WASHINGTON — Sen. Tom Coburn said President Obama “deserves credit” for including a government-waste reduction item in his budget. Rep. Carolyn McCarthy said Coburn’s annual booklet on unnecessary federal programs is “terrific.”
The two lawmakers share little in common. Coburn is an Oklahoma Republican, McCarthy a New York Democrat. Yet they stood united behind two goals at a congressional hearing Thursday: Government bloat is a problem and steps to reduce it are desirable.
They were joined by a dozen lawmakers from both parties who attended a hearing of the House Committee on Oversight and Government Reform. Although nearly all followed the congressional custom of flitting in and out of the hearing, their ranks included two senators who made a rare appearance on the other side of the Capitol.
The hearing was a significant accomplishment for fiscal hawks. Until they rose to power in 2010 buoyed by the Tea Party movement, neither political party had seriously considered rooting out government rot to be a priority. As Thomas A. Scatz, president of Citizens Against Government Waste, noted in his written testimony, the last time Washington paid sustained attention occurred under President Reagan, who created the President’s Private Sector Survey on Cost Control in the Federal Government, known as the Grace Commission (1982-84).
The commission discovered that the Defense Department bought $800 toilet seats and $400 hammers. Although the recent movement to attack bloat cannot hang any similar trophies on its wall, it can boast of having captured lesser-known quarry.
A 2010 law has reduced the amount of improper federal payments from $121 billion that year to $106 billion last year, according to an October 2013 report from Congressional Research Service. The Department of Homeland Security last year passed for the first time a financial audit.

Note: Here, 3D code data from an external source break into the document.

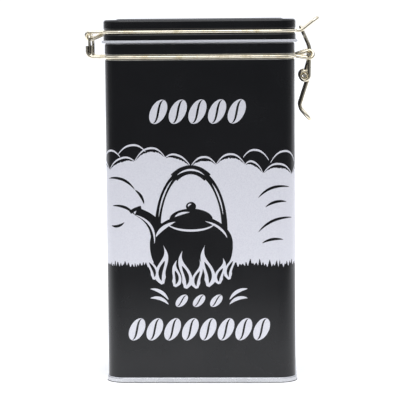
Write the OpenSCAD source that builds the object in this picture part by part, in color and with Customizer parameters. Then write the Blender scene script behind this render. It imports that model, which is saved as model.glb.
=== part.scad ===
// Clip-top coffee tin: a tall tinplate box with a hinged lid, a silicone seal and a wire toggle latch.
// X runs from the hinge to the latch, Y from front to back. The origin is the middle of the base.

/* [Tin] */
// Width of the body, hinge side to latch side
tin_w = 105; // [100:0.5:115]
// Depth of the body, front to back
tin_d = 76; // [70:0.5:84]
// Height of the closed tin
tin_h = 202; // [196:1:215]
// Radius of the upright corners
corner_r = 10; // [9:0.5:14]
// Thickness of the tinplate
sheet_t = 0.4; // [0.3:0.05:0.45]
// Height of the seam that closes the base
seam_h = 2.9; // [2.5:0.1:3.5]
// How far the base seam stands out from the wall
seam_out = 0.8; // [0.5:0.1:1.2]

/* [Lid] */
// Height of the lid, skirt to top
lid_h = 11.8; // [11.5:0.1:13]
// How far the lid stands out from the body all round
lid_over = 0.6; // [0.3:0.1:0.8]
// Depth of the pan that dips into the mouth
pan_depth = 4.2; // [3:0.1:5]
// Thickness of the seal between lid and body
seal_t = 1.5; // [1.2:0.1:2]
// How far the seal shows beyond the body
seal_out = 1.7; // [1:0.1:1.9]

/* [Wires] */
// Diameter of the ring, lever and link wires
wire_d = 1.9; // [1.7:0.05:2]
// Diameter of the hinge staple's wire
staple_d = 1.6; // [1.4:0.05:1.6]
// Height of the groove in the body
base_wire_z = 180.9; // [176:0.1:182]
// Height of the groove in the lid, above the skirt's edge
lid_wire_up = 4.6; // [4.4:0.1:5]
// Depth of the wire's middle below the wall's face
wire_in = 0.35; // [0.2:0.05:0.5]
// Radius of the bent eyes
eye_r = 2.05; // [2.05:0.05:2.3]

/* [Hinge] */
// Distance from the tin's middle to the hinge axis
hinge_x = 62.7; // [62:0.1:65]
// Height of the risers' cut ends
riser_top = 187.1; // [186:0.1:188]
// Half the distance between the risers
riser_y = 12.4; // [12.4:0.1:16]

/* [Latch] */
// Distance from the tin's middle to the lever's pivot
pivot_x = 60.9; // [60.5:0.1:62]
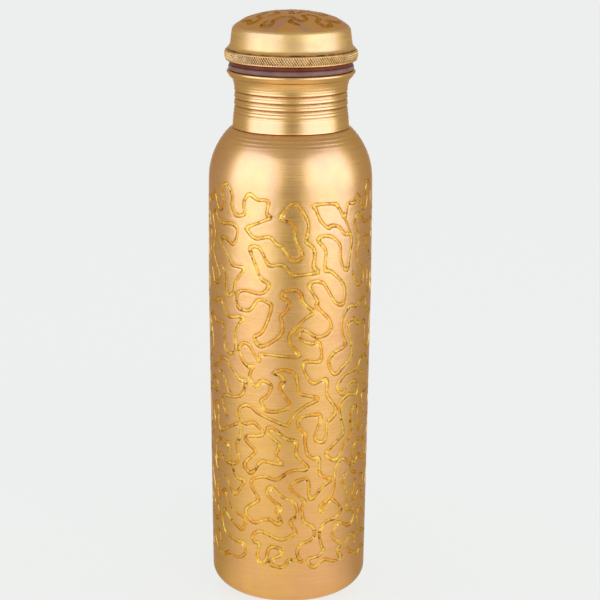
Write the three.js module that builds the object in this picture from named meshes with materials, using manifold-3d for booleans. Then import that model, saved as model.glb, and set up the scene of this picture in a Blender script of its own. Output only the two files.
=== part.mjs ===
// A copper water bottle with a screw cap: a drawn shell, a grooved neck sleeve with a flared
// collar, a threaded mouth ring, a soft neck gasket, and a spun cap with a threaded liner and a
// soft sealing disc. Millimetres, +Z up, the origin under the bottle's middle where it stands.

import * as THREE from 'three';
import { mergeVertices } from 'three/addons/utils/BufferGeometryUtils.js';
import Module from 'manifold-3d';

const wasm = await Module();
wasm.setup();

// ---- driving dimensions ------------------------------------------------------------------

const SIDES = 40;                 // straight sides that stand for a full circle
const GAP = 0.3;                  // clear space between pieces that lie against each other
const HEEL_STEPS = 7;             // straight steps in the heel's curve
const SHOULDER_STEPS = 7;         // and in the shoulder's

// The drawn shell.
const WALL = 0.8;                 // sheet thickness of the shell
const HEEL_R = 34.1;              // radius where the heel turns into the side
const HEEL_H = 13.1;              // height of the rounded heel
const STAND_OUT_R = 13.5;         // outer edge of the flat ring that the bottle stands on
const STAND_IN_R = 9.5;           // inner edge of that ring
const DISH_H = 1.6;               // height of the dished middle of the base
const BODY_R = 36;                // largest radius
const TAPER_TOP_Z = 144;          // the side widens slowly up to here
const SHOULDER_ARC_R = 31.2;      // radius of the rounded shoulder
const SHOULDER_ARC_Z = 190;       // height of that arc's centre, where the straight side ends
const SHOULDER_END_DEG = 45.5;    // where the shoulder meets the neck sleeve
const UPSTAND_R = 23.4;           // outer radius of the shell's short throat inside the sleeve
const UPSTAND_TOP_Z = 218;

// The neck sleeve.
const SLEEVE_Z = 212.75;          // lower edge, on the shoulder
const SLEEVE_IN_R = 23.75;
const COLLAR_TOP_Z = 237.8;
const COLLAR_R = 28.15;           // rim of the flared collar
const GROOVES_Z = [219.4, 222.4, 225.5, 228.6];
const GROOVE_DEPTH = 0.22;
const GROOVE_HALF = 0.5;          // half of a groove's width

// The threaded mouth ring.
const BORE_R = 22.4;              // the clear way into the bottle
const MOUTH_FIT_R = 23.4;         // the part held in the neck
const MOUTH_FIT_TOP_Z = 237;
const MOUTH_ROOT_R = 23.0;        // the wall under the thread
const MOUTH_BOTTOM_Z = UPSTAND_TOP_Z + GAP;
const MOUTH_TOP_Z = 254.5;
const LIP_R = 0.85;               // radius of the rolled drinking lip

// The screw thread that the mouth ring and the cap liner share, right-handed.
const PITCH = 4;
const THREAD_Z = 241.9;           // middle of the outer ridge where it starts
const THREAD_TURNS = 2.25;
const OUTER_CREST_R = 24.1;       // top of the ridge on the mouth ring
const INNER_CREST_R = 23.45;      // top of the ridge inside the cap liner
const CREST_HALF = 0.4;           // half of a ridge's width at its top
const FLANK_HALF = 0.95;          // half of a ridge's width at its root
const RIDGE_SINK = 0.3;           // how deep a ridge is set into its wall
const LEAD_STEPS = 6;             // steps over which a ridge rises from its wall

// The neck gasket.
const GASKET_BOTTOM_Z = 238.1;
const GASKET_TOP_Z = 239.9;
const GASKET_R = 27.4;
const GASKET_IN_R = 23.45;

// The cap liner and its sealing disc.
const FLANGE_R = 27;
const FLANGE_BOTTOM_Z = 240.2;
const FLANGE_TOP_Z = 241.9;
const LINER_ROOT_R = 24.5;        // the wall inside, between its thread ridges
const LINER_R = 25.2;
const LINER_CEILING_Z = 256.6;
const LINER_TOP_Z = 257.4;
const SEAL_BOTTOM_Z = MOUTH_TOP_Z + GAP;
const SEAL_TOP_Z = LINER_CEILING_Z - GAP;
const SEAL_R = 24.0;

// The spun cap shell.
const BEAD_R = 29.2;              // the knurled bead round the cap's lower edge
const BEAD_BOTTOM_Z = FLANGE_TOP_Z + GAP;
const CAP_IN_R = LINER_R + GAP;
const CAP_TOP_Z = 263.3;

// ---- shapes ------------------------------------------------------------------------------

const point = (r, z) => new THREE.Vector2(r, z);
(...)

The Department of Education can account for all of its programs, according to Coburn.
Yet lawmakers agreed that more steps are needed.
“We need to go from a culture of spendthrift to a culture of thrift,” Sen. Tom Carper (D-Del.) said Thursday.

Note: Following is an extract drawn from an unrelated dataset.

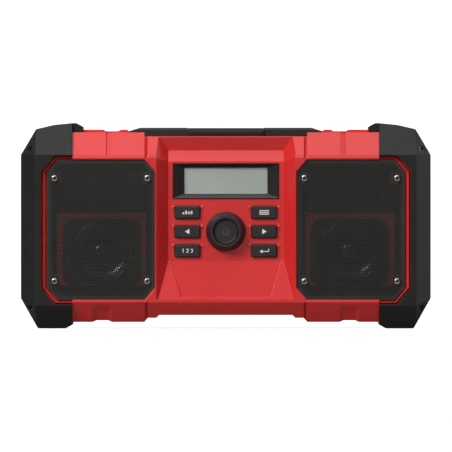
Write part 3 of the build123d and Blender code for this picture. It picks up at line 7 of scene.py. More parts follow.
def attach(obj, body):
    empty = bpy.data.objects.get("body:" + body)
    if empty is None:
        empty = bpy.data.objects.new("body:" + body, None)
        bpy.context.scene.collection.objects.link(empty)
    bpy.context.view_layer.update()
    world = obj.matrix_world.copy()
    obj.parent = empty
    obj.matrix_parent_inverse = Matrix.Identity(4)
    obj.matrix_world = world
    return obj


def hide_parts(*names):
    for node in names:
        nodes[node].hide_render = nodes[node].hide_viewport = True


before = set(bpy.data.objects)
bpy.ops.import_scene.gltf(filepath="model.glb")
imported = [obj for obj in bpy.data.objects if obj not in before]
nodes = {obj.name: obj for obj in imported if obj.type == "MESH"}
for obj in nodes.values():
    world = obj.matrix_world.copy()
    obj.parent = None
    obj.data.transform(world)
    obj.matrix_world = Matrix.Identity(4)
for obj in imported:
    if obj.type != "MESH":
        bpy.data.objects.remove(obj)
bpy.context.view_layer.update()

# ---------------------------------------------------------------- the two shells of the case
# The front and rear housings are injection moulded in red ABS, 3.2 mm thick, with a fine
# spark-eroded grain. They meet in a seam round the radio and long screws pull them together.

MM = 0.001

# Share of the fine grain in the colour, and the size in mm of the scuffs on worn edges
SPECK_SHARE, SCUFF_SIZE = 0.25, 9.0


def linear(hex_colour):
    """A colour written as sRGB hex, as the linear values that a shader takes."""
    parts = [int(hex_colour[i : i + 2], 16) / 255 for i in (1, 3, 5)]
    return [c / 12.92 if c <= 0.04045 else ((c + 0.055) / 1.055) ** 2.4 for c in parts] + [1.0]


def add(tree, kind, inputs=None, **settings):
    """Adds a shader node with its settings; an input is a value or another node's output."""
    made = tree.nodes.new("ShaderNode" + kind)
    for name, value in settings.items():
        setattr(made, name, value)
    for socket, value in (inputs or {}).items():
        if isinstance(value, bpy.types.NodeSocket):
            tree.links.new(value, made.inputs[socket])
        else:
            made.inputs[socket].default_value = value
    return made


def new_tree(name):
    """An empty material, and its node tree."""
    made = bpy.data.materials.new(name)
    made.use_nodes = True
    made.node_tree.nodes.clear()
    return made, made.node_tree


def moulding(
    name,
    dark,
    light,
    worn,
    roughness,
    grain=0.8,
    depth=0.02,
    patch=45.0,
    edge=0.5,
    wear=0.35,
    **shader,
):
    """A moulded or painted skin: cloudy colour, fine grain, rubbed edges. Sizes are in mm."""
    made, tree = new_tree(name)
    place = add(tree, "TexCoord").outputs["Object"]

    def clouds(size, detail):
        inputs = {"Vector": place, "Scale": 1 / (size * MM), "Detail": detail}
        return add(tree, "TexNoise", inputs).outputs["Fac"]

    patches = clouds(patch, 3.0)
    specks = clouds(grain, 1.0)
    tone = add(tree, "Math", {0: patches, 1: 1 - SPECK_SHARE}, operation="MULTIPLY").outputs[0]
    inputs = {0: specks, 1: SPECK_SHARE, 2: tone}
    tone = add(tree, "Math", inputs, operation="MULTIPLY_ADD").outputs[0]
    tone = add(tree, "MapRange", {"Value": tone, "From Min": 0.2, "From Max": 0.8}).outputs[0]
    colour = add(tree, "Mix", {0: tone, 6: linear(dark), 7: linear(light)}, data_type="RGBA")
    # Edges are where the rounded normal turns away from the flat one
    soft = add(tree, "Bevel", {"Radius": edge * MM}, samples=4).outputs["Normal"]
    flat = add(tree, "NewGeometry").outputs["Normal"]
    turn = add(tree, "VectorMath", {0: soft, 1: flat}, operation="DOT_PRODUCT").outputs["Value"]
    rim = add(tree, "MapRange", {"Value": turn, "From Min": 0.995, "From Max": 0.85}).outputs[0]
    scuff = clouds(SCUFF_SIZE, 4.0)
    scuff = add(tree, "MapRange", {"Value": scuff, "From Min": 0.42, "From Max": 0.62}).outputs[0]
    rub = add(tree, "Math", {0: rim, 1: scuff}, operation="MULTIPLY").outputs[0]
    rub = add(tree, "Math", {0: rub, 1: wear}, operation="MULTIPLY").outputs[0]
    inputs = {0: rub, 6: colour.outputs[2], 7: linear(worn)}
    colour = add(tree, "Mix", inputs, data_type="RGBA").outputs[2]
    span = {"From Min": 0.1, "From Max": 0.9}
    span.update({"To Min": roughness - 0.03, "To Max": roughness + 0.05})
    gloss = add(tree, "MapRange", {"Value": patches, **span}).outputs[0]
    inputs = {"Height": specks, "Distance": depth * MM, "Strength": 1.0, "Normal": soft}
    bump = add(tree, "Bump", inputs).outputs["Normal"]
    inputs = {"Base Color": colour, "Roughness": gloss, "Normal": bump, **shader}
    skin = add(tree, "BsdfPrincipled", inputs)
    add(tree, "OutputMaterial", {"Surface": skin.outputs[0]})
    return made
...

Sitting to his left at the hearing was Coburn. His book detailed 100 federal wasteful and duplicative federal programs that have cost taxpayers $30 billion. Among those was $20 million to promote Connect for Health Colorado, the state’s health insurance exchange.
Strategies to create a culture of thrift were more elusive than examples of government boondoggles.

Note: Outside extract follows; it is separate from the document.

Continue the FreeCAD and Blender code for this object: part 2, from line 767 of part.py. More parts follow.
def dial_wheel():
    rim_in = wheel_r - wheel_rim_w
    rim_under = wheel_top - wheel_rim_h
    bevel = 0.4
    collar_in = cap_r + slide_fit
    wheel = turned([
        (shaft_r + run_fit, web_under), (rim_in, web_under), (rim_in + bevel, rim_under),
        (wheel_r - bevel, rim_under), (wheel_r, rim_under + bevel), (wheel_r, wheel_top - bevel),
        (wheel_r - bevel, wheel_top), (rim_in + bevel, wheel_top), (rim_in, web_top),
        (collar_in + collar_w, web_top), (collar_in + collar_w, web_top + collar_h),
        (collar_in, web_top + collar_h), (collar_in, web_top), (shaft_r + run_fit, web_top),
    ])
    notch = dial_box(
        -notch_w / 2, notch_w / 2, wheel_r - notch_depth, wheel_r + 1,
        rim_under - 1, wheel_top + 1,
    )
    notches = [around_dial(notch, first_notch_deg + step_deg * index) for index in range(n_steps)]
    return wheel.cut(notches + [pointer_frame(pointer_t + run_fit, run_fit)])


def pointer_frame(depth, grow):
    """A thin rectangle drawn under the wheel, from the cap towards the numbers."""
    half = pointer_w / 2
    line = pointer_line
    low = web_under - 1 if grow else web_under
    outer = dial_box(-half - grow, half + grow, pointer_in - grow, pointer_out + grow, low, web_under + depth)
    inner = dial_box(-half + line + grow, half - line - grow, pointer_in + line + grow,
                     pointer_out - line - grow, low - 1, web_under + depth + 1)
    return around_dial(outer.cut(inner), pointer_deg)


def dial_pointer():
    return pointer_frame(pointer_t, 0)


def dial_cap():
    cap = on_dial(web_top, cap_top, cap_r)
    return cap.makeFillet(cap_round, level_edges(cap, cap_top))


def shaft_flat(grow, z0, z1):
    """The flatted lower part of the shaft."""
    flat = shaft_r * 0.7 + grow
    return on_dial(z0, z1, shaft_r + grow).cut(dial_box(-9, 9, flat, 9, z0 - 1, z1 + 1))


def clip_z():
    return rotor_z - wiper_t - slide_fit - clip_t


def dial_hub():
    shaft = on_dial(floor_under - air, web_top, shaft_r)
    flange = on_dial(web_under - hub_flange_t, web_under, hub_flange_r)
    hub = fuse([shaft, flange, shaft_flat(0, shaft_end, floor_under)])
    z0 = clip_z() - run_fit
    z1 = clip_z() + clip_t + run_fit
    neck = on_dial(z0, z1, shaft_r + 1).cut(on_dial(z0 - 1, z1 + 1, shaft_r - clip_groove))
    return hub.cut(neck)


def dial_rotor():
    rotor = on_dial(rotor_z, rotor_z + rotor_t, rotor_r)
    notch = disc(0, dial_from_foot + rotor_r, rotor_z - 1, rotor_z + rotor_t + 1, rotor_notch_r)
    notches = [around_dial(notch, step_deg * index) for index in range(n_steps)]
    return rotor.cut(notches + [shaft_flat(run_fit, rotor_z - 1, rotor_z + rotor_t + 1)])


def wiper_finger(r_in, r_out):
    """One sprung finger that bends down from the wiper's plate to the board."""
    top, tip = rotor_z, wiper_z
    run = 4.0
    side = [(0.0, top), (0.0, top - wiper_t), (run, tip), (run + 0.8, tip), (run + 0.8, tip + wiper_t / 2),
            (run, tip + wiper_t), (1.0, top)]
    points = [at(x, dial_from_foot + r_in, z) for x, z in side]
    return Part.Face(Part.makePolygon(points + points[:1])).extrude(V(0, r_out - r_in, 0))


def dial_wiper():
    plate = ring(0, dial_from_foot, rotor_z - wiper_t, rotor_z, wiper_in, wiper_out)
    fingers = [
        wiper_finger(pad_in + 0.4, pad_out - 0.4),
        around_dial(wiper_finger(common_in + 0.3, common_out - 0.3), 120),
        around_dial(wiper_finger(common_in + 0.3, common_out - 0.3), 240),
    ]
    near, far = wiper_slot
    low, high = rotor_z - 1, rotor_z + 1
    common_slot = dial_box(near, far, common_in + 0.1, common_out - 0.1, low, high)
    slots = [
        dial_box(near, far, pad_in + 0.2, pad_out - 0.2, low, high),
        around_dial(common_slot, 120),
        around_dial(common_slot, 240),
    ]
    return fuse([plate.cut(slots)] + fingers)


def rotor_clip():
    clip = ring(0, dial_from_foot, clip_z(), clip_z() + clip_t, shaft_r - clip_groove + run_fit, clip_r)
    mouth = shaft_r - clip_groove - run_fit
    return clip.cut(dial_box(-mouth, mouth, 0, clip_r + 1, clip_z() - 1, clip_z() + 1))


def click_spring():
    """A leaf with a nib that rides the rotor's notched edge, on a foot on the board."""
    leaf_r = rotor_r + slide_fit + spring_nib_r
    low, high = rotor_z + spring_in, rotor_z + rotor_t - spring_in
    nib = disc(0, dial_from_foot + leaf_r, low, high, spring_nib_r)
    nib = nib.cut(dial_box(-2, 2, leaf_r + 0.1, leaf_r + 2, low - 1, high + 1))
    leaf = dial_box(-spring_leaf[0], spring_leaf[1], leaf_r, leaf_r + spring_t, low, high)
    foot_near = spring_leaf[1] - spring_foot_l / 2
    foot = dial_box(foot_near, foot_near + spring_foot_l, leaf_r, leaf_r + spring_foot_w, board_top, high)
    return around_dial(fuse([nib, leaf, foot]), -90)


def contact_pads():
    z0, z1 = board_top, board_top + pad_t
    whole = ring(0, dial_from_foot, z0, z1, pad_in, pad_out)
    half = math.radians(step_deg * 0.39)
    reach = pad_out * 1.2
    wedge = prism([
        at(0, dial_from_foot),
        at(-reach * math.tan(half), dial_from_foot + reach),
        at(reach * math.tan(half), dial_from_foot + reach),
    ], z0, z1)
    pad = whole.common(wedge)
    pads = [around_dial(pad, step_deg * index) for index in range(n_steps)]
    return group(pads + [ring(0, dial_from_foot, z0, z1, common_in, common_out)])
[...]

“The problem is not that we don’t know what the problem is. The problem is we don’t do anything about it,” Coburn said.
For example, a partisan split emerged on which federal programs should be cut or eliminated. For Republicans, domestic programs are the chief enemy.
“The first thing for us to do is consolidate 679 renewable energy programs into two or three,” Coburn said. He and Sen. Mark Udall (D-Colo.) have sponsored legislation that would require the Congressional Research Service to examine a bill that creates a federal program or office to see if it exists already.
For Democrats, defense programs are the main bugaboo.
“One agency that comes up repeatedly every single year in virtually every single report is the Department of Defense. This makes sense because it is the largest federal agency with the biggest budget,” Rep. Elijah Cummings (D-Md.) said in a statement.
Yet lawmakers vowed to press ahead on removing government decay. Committee chairman Issa promised Carper his committee would not only schedule a vote on a good-government piece of legislation he or Coburn had sponsored, but also to hold one. Issa’s promise was met with murmurs of assent from Republican and Democratic lawmakers alike.